RECORDS FOR THE TASK |

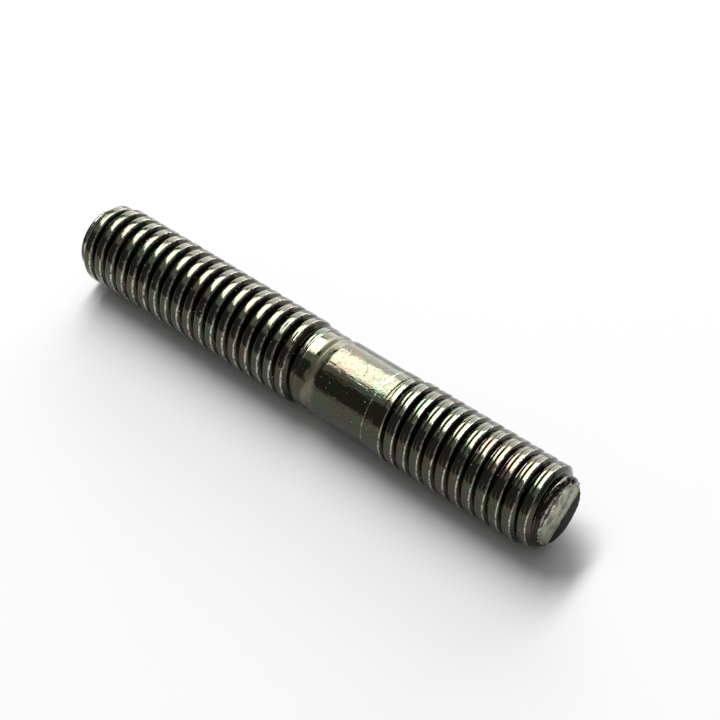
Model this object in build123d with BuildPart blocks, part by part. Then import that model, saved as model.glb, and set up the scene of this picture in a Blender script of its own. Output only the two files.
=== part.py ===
from build123d import *
import math
import os

# A plain steel stud with a right-hand thread on both ends and a bare shank between them.
# It is drawn upright on its long thread's flat end, then laid down along X, on its crests,
# with the short thread toward +X. Millimetres, +Z up.

# Thread: 5/16 inch, 18 turns to the inch, on both ends
inch = 25.4
turns_per_inch = 18
major_diameter = 7.84
crest_width = 0.46
flank_angle = 30.0  # each flank, from square to the axis

# Lengths along the axis, from the long thread's end
long_thread_length = 27.0
land_length = 1.1
step_length = 0.15
shoulder_length = 1.05
shank_length = 5.8
collar_length = 1.0
short_thread_length = 17.5

# Diameters of what isn't thread
land_diameter = 7.3
waist_diameter = 7.02
shank_diameter = 7.49
collar_diameter = 7.6

# Ends
long_end_face_diameter = 6.0
long_end_chamfer_length = 1.5
short_end_face_diameter = 5.7
short_end_rim_diameter = 6.7
short_end_rim_length = 0.45
short_end_chamfer_angle = 22.0  # from the axis

# How each thread fades beside the shank
crest_fade_angle = 18.0  # from the axis
long_crest_fade = 1.2  # its crest starts to fall this far before its end
short_crest_fade = 0.2  # its crest is full this far past its start
long_root_fade = 0.7  # its groove rises to the land over this length
short_root_fade = 0.95  # its groove sinks from the collar over this length

# Where each thread's crest crosses the line the stud rests on, measured in from its own end
long_crest_offset = 0.63
short_crest_offset = 0.87

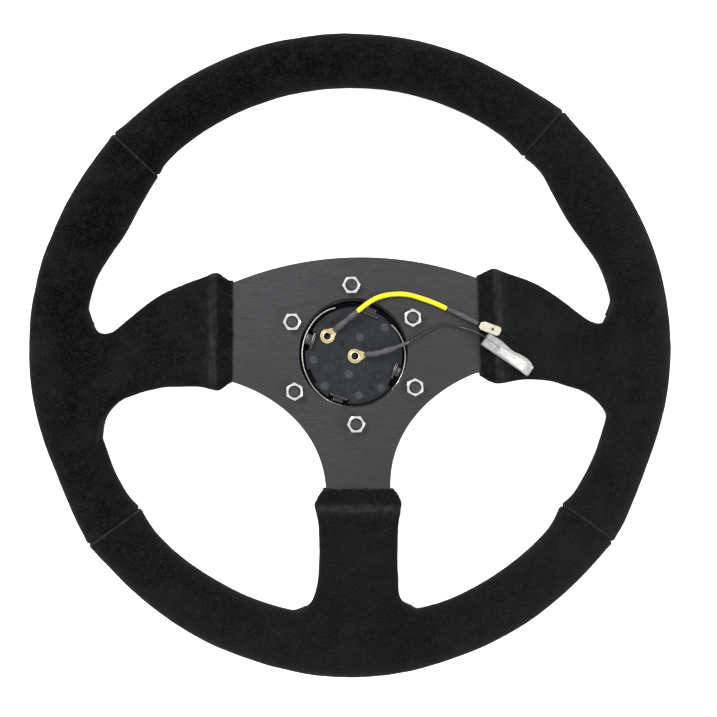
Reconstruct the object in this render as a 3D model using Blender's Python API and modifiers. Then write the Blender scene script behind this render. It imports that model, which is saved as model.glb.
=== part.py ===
"""Three-spoke racing steering wheel, seen from the column side, lying face down.

The steering axis is Z and the column side is +Z. The rim rests on Z = 0. A flat aluminium spoke
plate stands 38 mm above the rim's middle, its three arms bend down to a steel hoop inside the
rim, and foam and four suede covers wrap the hoop and the arms. A horn button sits in the plate's
centre hole, facing down, and its two wire leads lie on the plate.

Lengths are in millimetres up to the moment when a mesh, a curve or a modifier takes them.
"""

import math

import bmesh
import bpy
from mathutils import Matrix, Vector

MM = 0.001
GAP = 0.3

# Rim: 350 mm over the suede, 29 mm deep, with thumb and palm swells.
RIM_DEPTH = 29.0
RIM_MID_Z = RIM_DEPTH / 2
# Degrees from +X, outer radius, inner radius, on the right half of the rim; the left half mirrors it.
RIM_KEYS = [
    (90.0, 175.0, 145.6),
    (54.0, 175.0, 145.4),
    (46.5, 176.0, 144.3),
    (28.0, 175.3, 139.5),
    (12.0, 175.0, 145.2),
    (-22.0, 172.8, 143.5),
    (-36.0, 176.0, 142.3),
    (-50.0, 175.0, 143.8),
    (-74.0, 175.2, 143.8),
    (-90.0, 176.3, 143.2),
]
UPPER_SEAM = 46.5
LOWER_SEAM = -36.0
SEAM_GAP = 0.12
RIM_SECTION_POINTS = 12
RIM_STEP = 9.0

SUEDE = 1.2
SKIN_TO_FOAM = SUEDE + GAP

CORE_RADIUS = 160.0
CORE_TUBE = 6.0

# Spoke plate: 5 mm aluminium, 70 mm bolt circle, 55 mm centre hole.
PLATE_THICKNESS = 5.0
PLATE_BACK_Z = 52.5
PLATE_MID_Z = PLATE_BACK_Z - PLATE_THICKNESS / 2
PLATE_FRONT_Z = PLATE_BACK_Z - PLATE_THICKNESS
BOLT_CIRCLE = 70.0
BOLT_COUNT = 6
BOLT_HOLE_RADIUS = 2.8
CENTRE_HOLE_RADIUS = 27.5
PLATE_TOP_Y = 49.3
TOP_STEPS = 14
ARM_X = 62.0
ARM_TOP_Y = 37.6
ARM_LOW_Y = -11.6
LOWER_ARM_HALF = 16.4
LOWER_ARM_Y = -68.0
ARM_TIP = 152.9
ARM_TIP_TOP = 7.0
ARM_TIP_LOW = -6.0
LOWER_TIP_HALF = 10.0

# The arms drop from the plate's level to the rim's middle between these two radii.
BEND_START = 74.0
BEND_END = 150.0
DROP = PLATE_MID_Z - RIM_MID_Z
BEND_STATIONS = [74.0, 86.0, 97.0, 108.0, 119.0, 130.0, 140.0, 150.0]

# Suede outline of a side spoke: distance from the axis, upper edge, lower edge.
SIDE_SPOKE = [
    (62.0, 38.9, -12.9),
    (70.0, 41.5, -15.9),
    (76.0, 39.6, -14.8),
    (84.0, 37.5, -14.5),
    (98.0, 32.5, -14.9),
    (110.0, 24.7, -17.4),
    (121.0, 17.5, -21.0),
    (129.0, 14.4, -26.0),
    (134.5, 15.0, -32.0),
    (140.0, 23.0, -42.0),
    (148.0, 30.0, -48.0),
    (158.0, 30.0, -48.0),
]
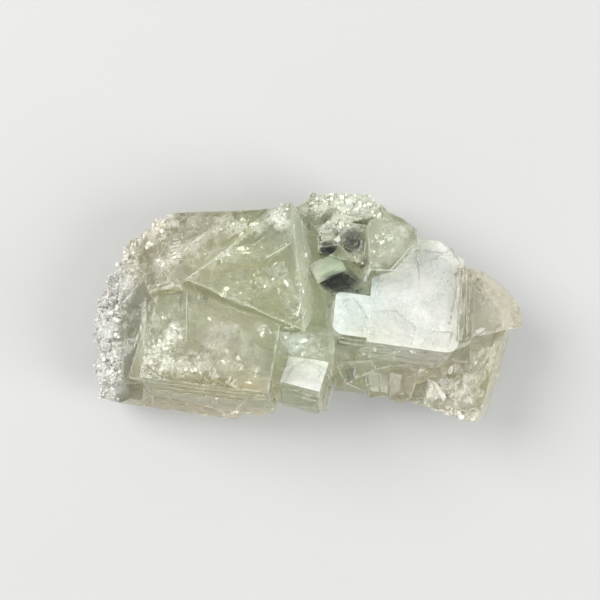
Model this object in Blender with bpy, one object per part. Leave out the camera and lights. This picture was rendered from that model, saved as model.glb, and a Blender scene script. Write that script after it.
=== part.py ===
"""A cluster of pale green fluorite crystals, grown together on a broken back, lying on that back.

Metres, +Z up. The origin is in the middle of the flat it rests on, and the crystals face up.
Places and sizes below are in millimetres and degrees, and MM turns them into metres.
"""

import math
import random

import bmesh
import bpy
from mathutils import Matrix, Vector, noise

MM = 0.001

# The places below are counted from a point close to the middle. This is the true middle of the box round the
# cluster, which is put over the origin.
BOX_MIDDLE = (-0.586, -0.114, 0.0)

# The broken mass that the crystals grew on. Its facets are about BACK_FACET wide. Its lumps, LUMP_WIDTHS across,
# stand up to BACK_ROUGHNESS high, and single chips BACK_GRAIN. Its foot is RIM_TUCK as wide as its rim.
BACK_FACET = 2.3
LONGEST_EDGE = 1.5 * BACK_FACET
BACK_ROUGHNESS = 0.9
LUMP_WIDTHS = (5.0, 2.2)
BACK_GRAIN = 0.3
BELOW_GROUND = 2.0
RIM_TUCK = 0.84

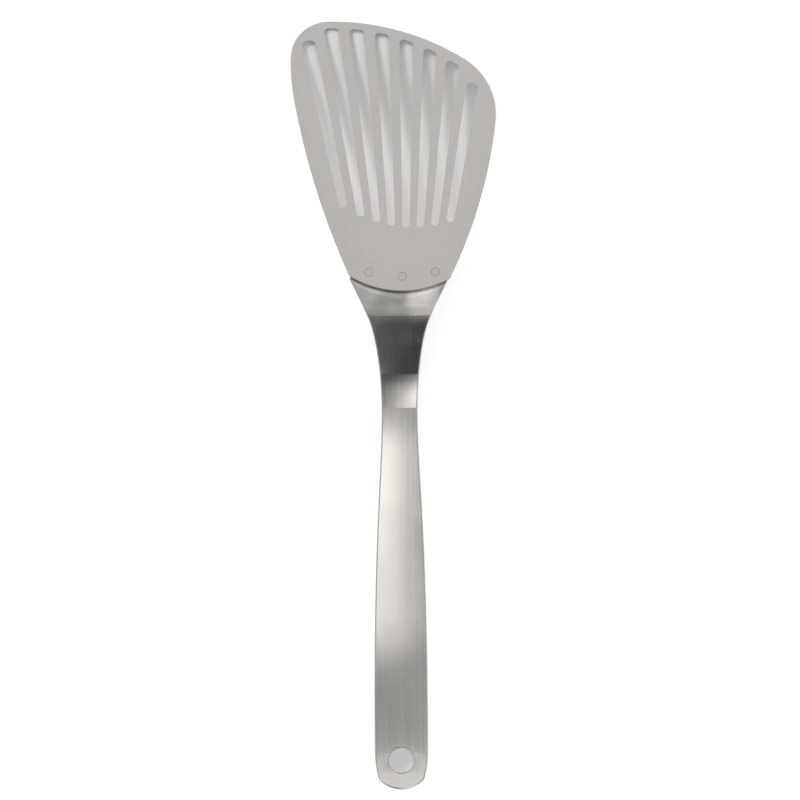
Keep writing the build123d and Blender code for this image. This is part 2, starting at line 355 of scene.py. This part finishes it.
def make_world():
    """A studio tent whose strength goes by direction: its slant to the front, and its lean aside."""
    world = bpy.data.worlds.new("studio")
    bpy.context.scene.world = world
    world.use_nodes = True
    tree = Tree(world.node_tree)
    aside, forward, up = tree.separate(tree.add("ShaderNodeTexCoord").outputs["Generated"])
    slant = tree.math("MULTIPLY", tree.math("ARCTAN2", forward, up), math.degrees(1.0))
    side = tree.math("MAXIMUM", tree.math("MINIMUM", aside, SIDE_LIMIT), -SIDE_LIMIT)
    middle = tree.table(slant, TENT_SLANTS, TENT_STRENGTHS)
    slope = tree.table(slant, TENT_SLANTS, TENT_SIDE_SLOPES)
    total = tree.math("MAXIMUM", tree.math("MULTIPLY_ADD", slope, side, middle), TENT_DARKEST)
    total = tree.math("MINIMUM", total, TENT_BRIGHTEST)

    # Even sides, and plain white to the camera
    away = tree.ramp(tree.math("ABSOLUTE", aside), TENT_SIDE_BLEND)
    kept = tree.math("MULTIPLY", tree.math("SUBTRACT", 1.0, away), total)
    total = tree.math("ADD", kept, tree.math("MULTIPLY", away, TENT_SIDES))
    seen = tree.add("ShaderNodeLightPath").outputs["Is Camera Ray"]
    background = tree.add("ShaderNodeBackground")
    tree.feed(background, "Color", rgba(TENT_COLOUR))
    tree.feed(background, "Strength", tree.math("MAXIMUM", seen, total))
    tree.end("ShaderNodeOutputWorld", background.outputs[0])


def make_key_lamp():
    """A square softbox that looks at the origin. Metal doesn't mirror it."""
    towards = Vector(KEY_TOWARDS).normalized()
    data = bpy.data.lights.new("key", "AREA")
    data.shape = "SQUARE"
    data.size = KEY_SIZE
    data.energy = KEY_POWER
    lamp = bpy.data.objects.new("key", data)
    bpy.context.collection.objects.link(lamp)
    lamp.visible_glossy = False
    lamp.location = towards * KEY_DISTANCE
    lamp.rotation_euler = (-towards).to_track_quat("-Z", "Y").to_euler()


def make_camera():
    data = bpy.data.cameras.new("camera")
    data.sensor_width = SENSOR_WIDTH
    data.lens = SENSOR_WIDTH * CAMERA_HEIGHT / VIEW_WIDTH
    camera = bpy.data.objects.new("camera", data)
    bpy.context.collection.objects.link(camera)
    camera.location = (CAMERA_X, CAMERA_Y, CAMERA_HEIGHT)
    camera.rotation_euler = (0.0, 0.0, CAMERA_ROLL)
    bpy.context.scene.camera = camera


bpy.context.scene.view_settings.view_transform = "Standard"
give("blade", blasted_steel("blade_satin", BLADE_STEEL))
give("handle", brushed_steel("handle_brushed", HANDLE_STEEL))
rivet_steel = blasted_steel("rivet_satin", BLADE_STEEL)
for rivet in ("rivet_left", "rivet_centre", "rivet_right"):
    give(rivet, rivet_steel)
make_floor()
make_world()
make_key_lamp()
make_camera()
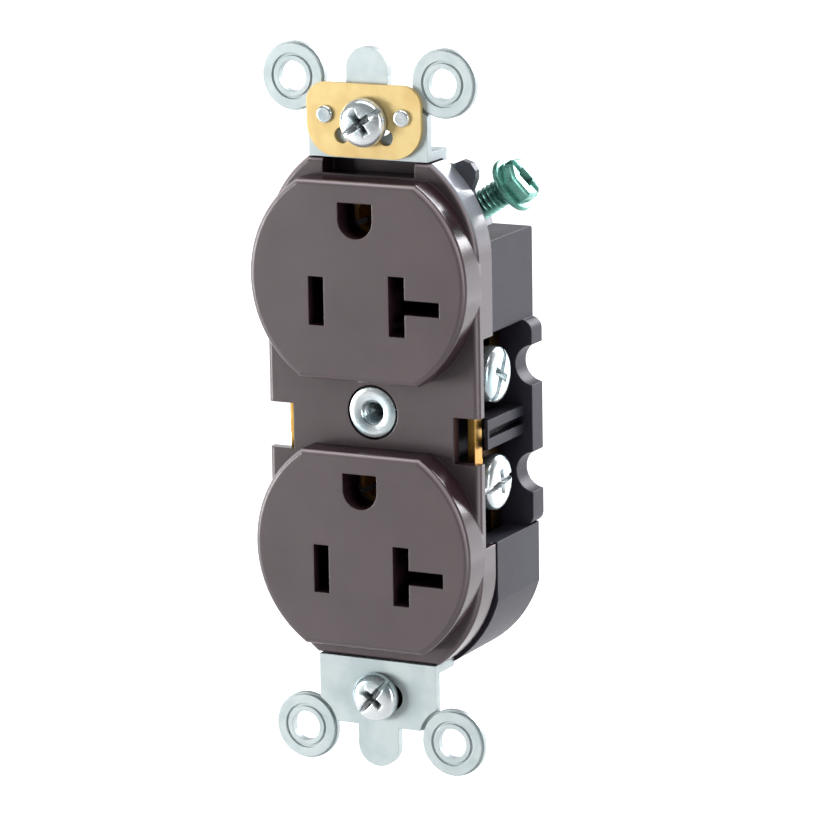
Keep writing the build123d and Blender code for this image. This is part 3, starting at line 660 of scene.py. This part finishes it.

REQUIRED TASK |
Find every line in the records above that contains the word "Keep", and copy each one.

ANSWER TO THIS PROBLEM |
Keep writing the build123d and Blender code for this image. This is part 2, starting at line 355 of scene.py. This part finishes it.
Keep writing the build123d and Blender code for this image. This is part 3, starting at line 660 of scene.py. This part finishes it.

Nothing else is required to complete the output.